### To do:
Output every line below without omitting or altering anything.

### Information supplied:
==*==

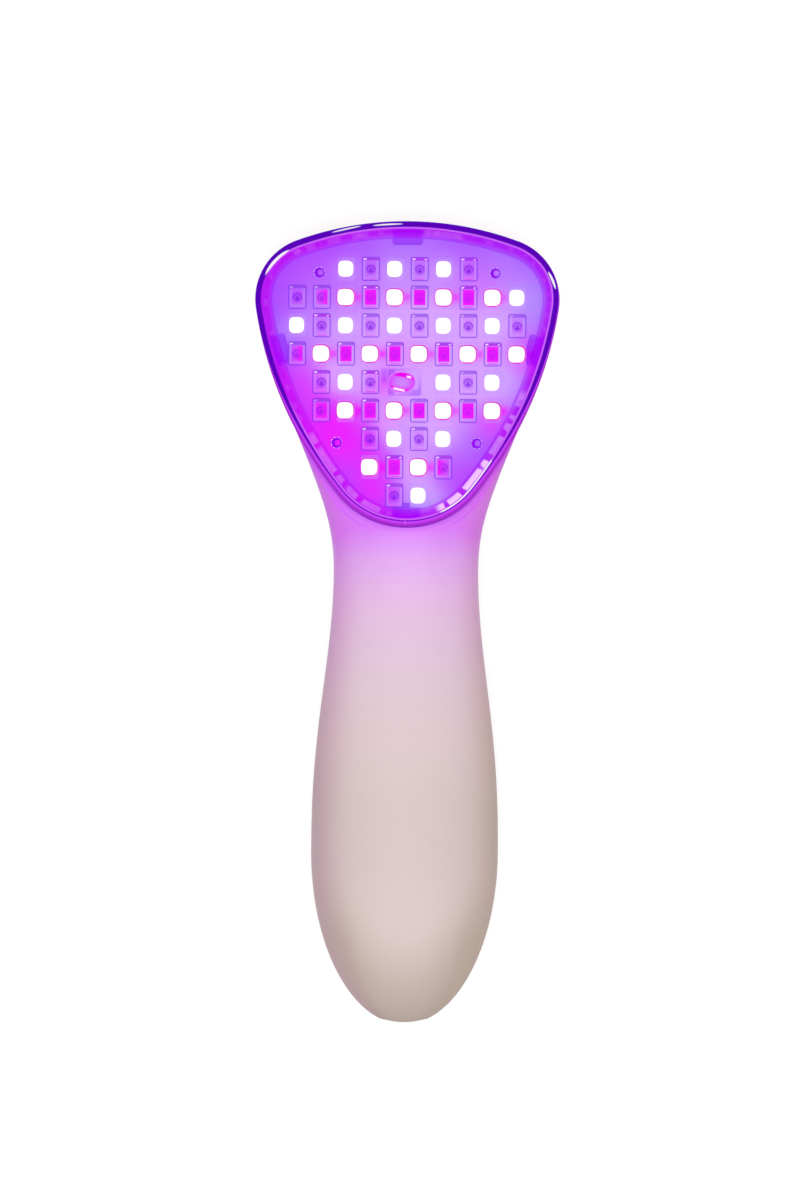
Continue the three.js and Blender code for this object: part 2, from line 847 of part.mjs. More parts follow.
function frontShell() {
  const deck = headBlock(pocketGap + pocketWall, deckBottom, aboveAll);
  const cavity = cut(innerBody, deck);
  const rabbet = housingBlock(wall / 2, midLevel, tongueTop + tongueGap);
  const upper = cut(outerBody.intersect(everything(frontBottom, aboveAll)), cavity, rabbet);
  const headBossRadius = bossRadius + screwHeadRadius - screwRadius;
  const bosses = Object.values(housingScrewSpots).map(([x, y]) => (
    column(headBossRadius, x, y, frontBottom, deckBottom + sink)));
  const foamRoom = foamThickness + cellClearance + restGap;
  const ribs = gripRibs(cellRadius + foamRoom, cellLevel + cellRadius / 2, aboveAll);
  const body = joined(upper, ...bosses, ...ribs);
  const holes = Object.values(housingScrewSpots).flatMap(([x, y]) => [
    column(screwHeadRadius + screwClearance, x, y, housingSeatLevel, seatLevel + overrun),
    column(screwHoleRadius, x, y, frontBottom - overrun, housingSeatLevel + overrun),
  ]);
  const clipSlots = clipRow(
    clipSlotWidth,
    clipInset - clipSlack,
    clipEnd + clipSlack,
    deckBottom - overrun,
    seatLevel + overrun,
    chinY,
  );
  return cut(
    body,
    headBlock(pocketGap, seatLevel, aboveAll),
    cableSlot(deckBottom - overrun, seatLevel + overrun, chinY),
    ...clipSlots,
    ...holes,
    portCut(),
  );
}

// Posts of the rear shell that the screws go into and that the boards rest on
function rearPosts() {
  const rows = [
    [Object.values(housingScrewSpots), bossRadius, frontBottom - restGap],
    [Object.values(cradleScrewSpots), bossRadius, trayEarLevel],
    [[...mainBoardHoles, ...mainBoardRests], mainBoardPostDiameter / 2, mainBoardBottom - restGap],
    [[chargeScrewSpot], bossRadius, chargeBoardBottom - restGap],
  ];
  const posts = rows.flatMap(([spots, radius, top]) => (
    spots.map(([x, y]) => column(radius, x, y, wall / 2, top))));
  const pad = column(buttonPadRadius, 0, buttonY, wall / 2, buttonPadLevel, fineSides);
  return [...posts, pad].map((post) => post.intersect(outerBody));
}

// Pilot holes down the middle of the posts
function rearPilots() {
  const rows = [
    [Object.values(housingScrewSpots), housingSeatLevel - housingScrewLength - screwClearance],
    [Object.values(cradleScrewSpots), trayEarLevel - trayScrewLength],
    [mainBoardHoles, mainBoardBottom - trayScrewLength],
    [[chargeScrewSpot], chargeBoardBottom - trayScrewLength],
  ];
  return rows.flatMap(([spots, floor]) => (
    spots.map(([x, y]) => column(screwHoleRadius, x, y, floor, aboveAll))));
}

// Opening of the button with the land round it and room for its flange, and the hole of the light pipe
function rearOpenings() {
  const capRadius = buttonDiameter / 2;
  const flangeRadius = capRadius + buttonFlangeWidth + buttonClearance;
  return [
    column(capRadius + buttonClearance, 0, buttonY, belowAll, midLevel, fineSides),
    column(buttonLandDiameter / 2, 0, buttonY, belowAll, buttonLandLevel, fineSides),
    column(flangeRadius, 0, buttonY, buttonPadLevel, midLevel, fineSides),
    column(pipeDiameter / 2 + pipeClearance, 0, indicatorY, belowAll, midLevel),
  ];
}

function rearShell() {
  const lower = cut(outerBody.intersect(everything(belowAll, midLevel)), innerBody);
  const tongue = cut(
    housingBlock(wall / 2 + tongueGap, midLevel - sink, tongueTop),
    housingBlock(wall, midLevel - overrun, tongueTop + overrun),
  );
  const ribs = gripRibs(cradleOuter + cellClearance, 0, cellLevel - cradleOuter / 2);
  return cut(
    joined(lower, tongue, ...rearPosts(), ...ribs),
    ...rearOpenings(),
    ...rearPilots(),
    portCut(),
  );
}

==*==

### Solution for this problem:
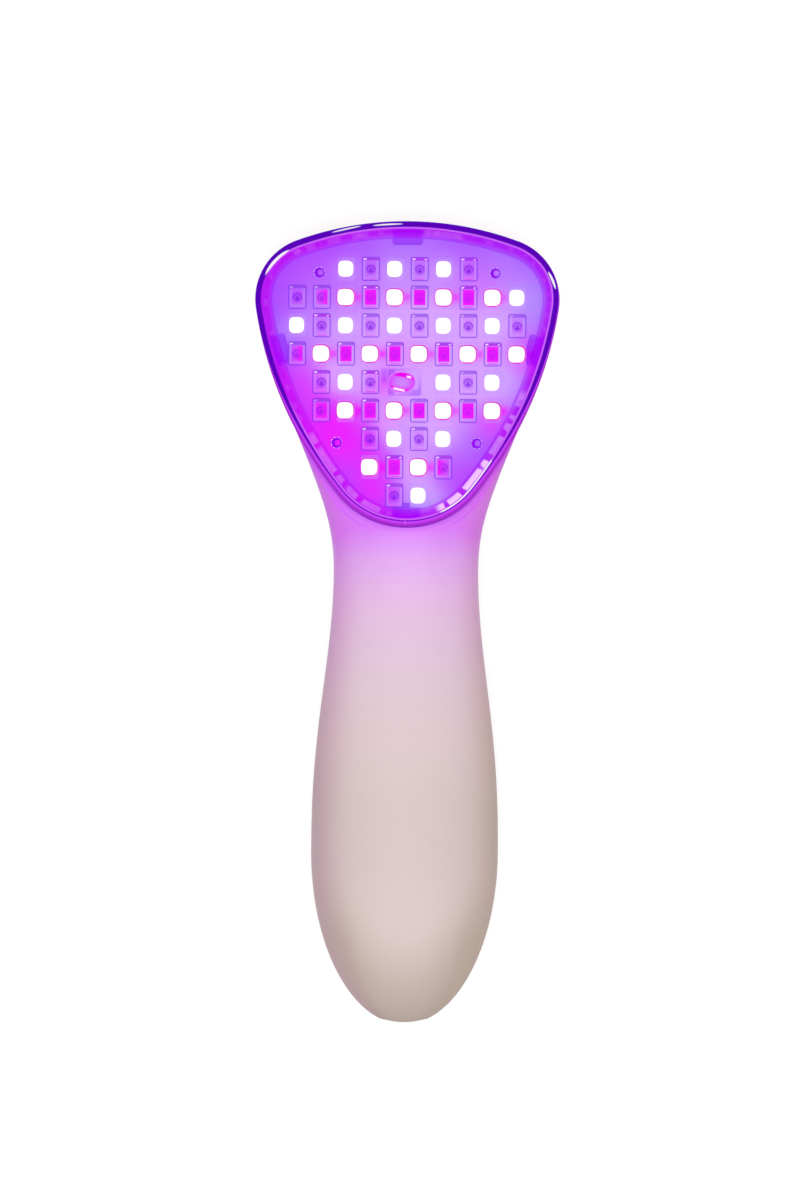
Continue the three.js and Blender code for this object: part 2, from line 847 of part.mjs. More parts follow.
function frontShell() {
  const deck = headBlock(pocketGap + pocketWall, deckBottom, aboveAll);
  const cavity = cut(innerBody, deck);
  const rabbet = housingBlock(wall / 2, midLevel, tongueTop + tongueGap);
  const upper = cut(outerBody.intersect(everything(frontBottom, aboveAll)), cavity, rabbet);
  const headBossRadius = bossRadius + screwHeadRadius - screwRadius;
  const bosses = Object.values(housingScrewSpots).map(([x, y]) => (
    column(headBossRadius, x, y, frontBottom, deckBottom + sink)));
  const foamRoom = foamThickness + cellClearance + restGap;
  const ribs = gripRibs(cellRadius + foamRoom, cellLevel + cellRadius / 2, aboveAll);
  const body = joined(upper, ...bosses, ...ribs);
  const holes = Object.values(housingScrewSpots).flatMap(([x, y]) => [
    column(screwHeadRadius + screwClearance, x, y, housingSeatLevel, seatLevel + overrun),
    column(screwHoleRadius, x, y, frontBottom - overrun, housingSeatLevel + overrun),
  ]);
  const clipSlots = clipRow(
    clipSlotWidth,
    clipInset - clipSlack,
    clipEnd + clipSlack,
    deckBottom - overrun,
    seatLevel + overrun,
    chinY,
  );
  return cut(
    body,
    headBlock(pocketGap, seatLevel, aboveAll),
    cableSlot(deckBottom - overrun, seatLevel + overrun, chinY),
    ...clipSlots,
    ...holes,
    portCut(),
  );
}

// Posts of the rear shell that the screws go into and that the boards rest on
function rearPosts() {
  const rows = [
    [Object.values(housingScrewSpots), bossRadius, frontBottom - restGap],
    [Object.values(cradleScrewSpots), bossRadius, trayEarLevel],
    [[...mainBoardHoles, ...mainBoardRests], mainBoardPostDiameter / 2, mainBoardBottom - restGap],
    [[chargeScrewSpot], bossRadius, chargeBoardBottom - restGap],
  ];
  const posts = rows.flatMap(([spots, radius, top]) => (
    spots.map(([x, y]) => column(radius, x, y, wall / 2, top))));
  const pad = column(buttonPadRadius, 0, buttonY, wall / 2, buttonPadLevel, fineSides);
  return [...posts, pad].map((post) => post.intersect(outerBody));
}

// Pilot holes down the middle of the posts
function rearPilots() {
  const rows = [
    [Object.values(housingScrewSpots), housingSeatLevel - housingScrewLength - screwClearance],
    [Object.values(cradleScrewSpots), trayEarLevel - trayScrewLength],
    [mainBoardHoles, mainBoardBottom - trayScrewLength],
    [[chargeScrewSpot], chargeBoardBottom - trayScrewLength],
  ];
  return rows.flatMap(([spots, floor]) => (
    spots.map(([x, y]) => column(screwHoleRadius, x, y, floor, aboveAll))));
}

// Opening of the button with the land round it and room for its flange, and the hole of the light pipe
function rearOpenings() {
  const capRadius = buttonDiameter / 2;
  const flangeRadius = capRadius + buttonFlangeWidth + buttonClearance;
  return [
    column(capRadius + buttonClearance, 0, buttonY, belowAll, midLevel, fineSides),
    column(buttonLandDiameter / 2, 0, buttonY, belowAll, buttonLandLevel, fineSides),
    column(flangeRadius, 0, buttonY, buttonPadLevel, midLevel, fineSides),
    column(pipeDiameter / 2 + pipeClearance, 0, indicatorY, belowAll, midLevel),
  ];
}

function rearShell() {
  const lower = cut(outerBody.intersect(everything(belowAll, midLevel)), innerBody);
  const tongue = cut(
    housingBlock(wall / 2 + tongueGap, midLevel - sink, tongueTop),
    housingBlock(wall, midLevel - overrun, tongueTop + overrun),
  );
  const ribs = gripRibs(cradleOuter + cellClearance, 0, cellLevel - cradleOuter / 2);
  return cut(
    joined(lower, tongue, ...rearPosts(), ...ribs),
    ...rearOpenings(),
    ...rearPilots(),
    portCut(),
  );
}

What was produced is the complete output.